Two-Dimensional Boron Monolayer Sheets

Boron, a nearest-neighbor of carbon, is possibly the second element that can possess free-standing flat monolayer structures, evidenced by recent successful synthesis of single-walled and multiwalled boron nanotubes (MWBNTs). From an extensive structural search using the first-principles particle-swarm optimization (PSO) global algorithm, two boron monolayers (α1- and β1-sheet) are predicted to be the most stable α- and β-types of boron sheets, respectively.
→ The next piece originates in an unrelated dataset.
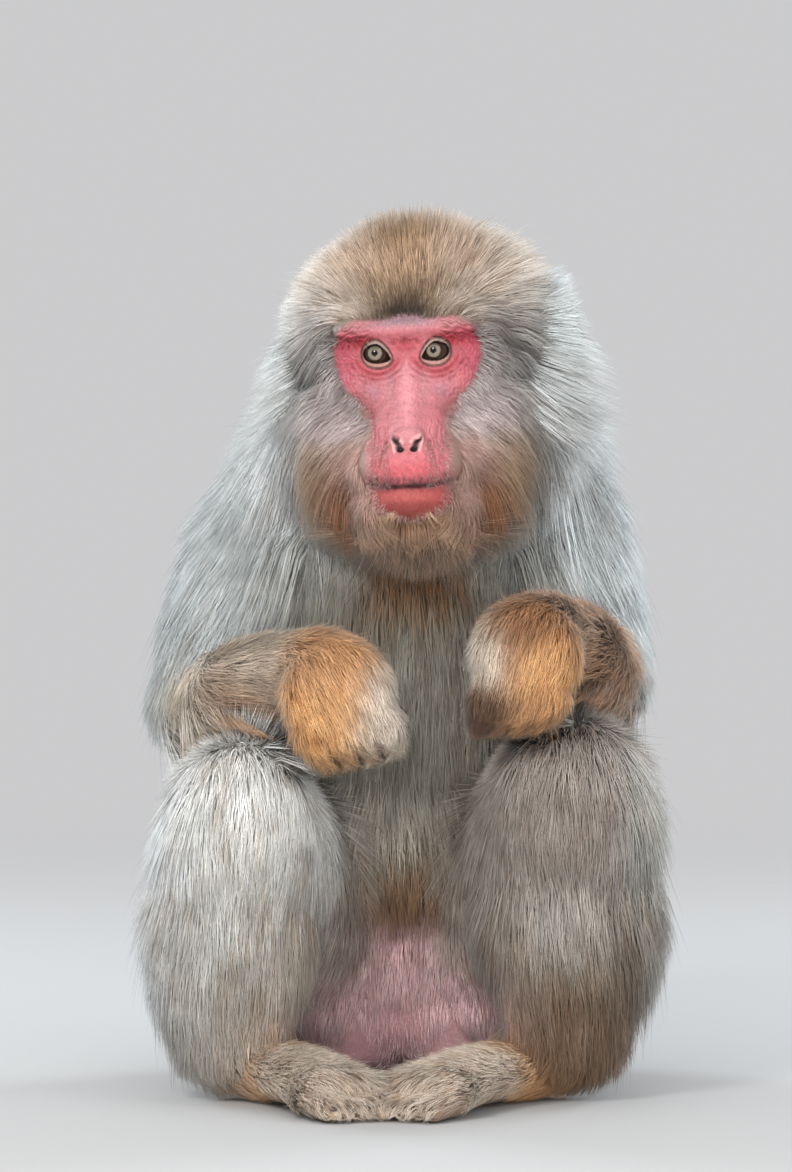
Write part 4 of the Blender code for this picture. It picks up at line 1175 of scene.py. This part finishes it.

Both boron sheets possess greater cohesive energies than the state-of-the-art two-dimensional boron structures (by more than 60 meV/atom based on density functional theory calculation using PBE0 hybrid functional), that is, the α-sheet previously predicted by Tang and Ismail-Beigi and the g1/8- and g2/15-sheets (both belonging to the β-type) recently reported by Yakobson and co-workers. Moreover, the PBE0 calculation predicts that the α-sheet is a semiconductor, while the α1-, β1-, g1/8-, and g2/15-sheets are all metals. When two α1 monolayers are stacked on top each other, the bilayer α1-sheet remains flat with an optimal interlayer distance of ∼3.62 Å, which is close to the measured interlayer distance (∼3.2 Å) in MWBNTs.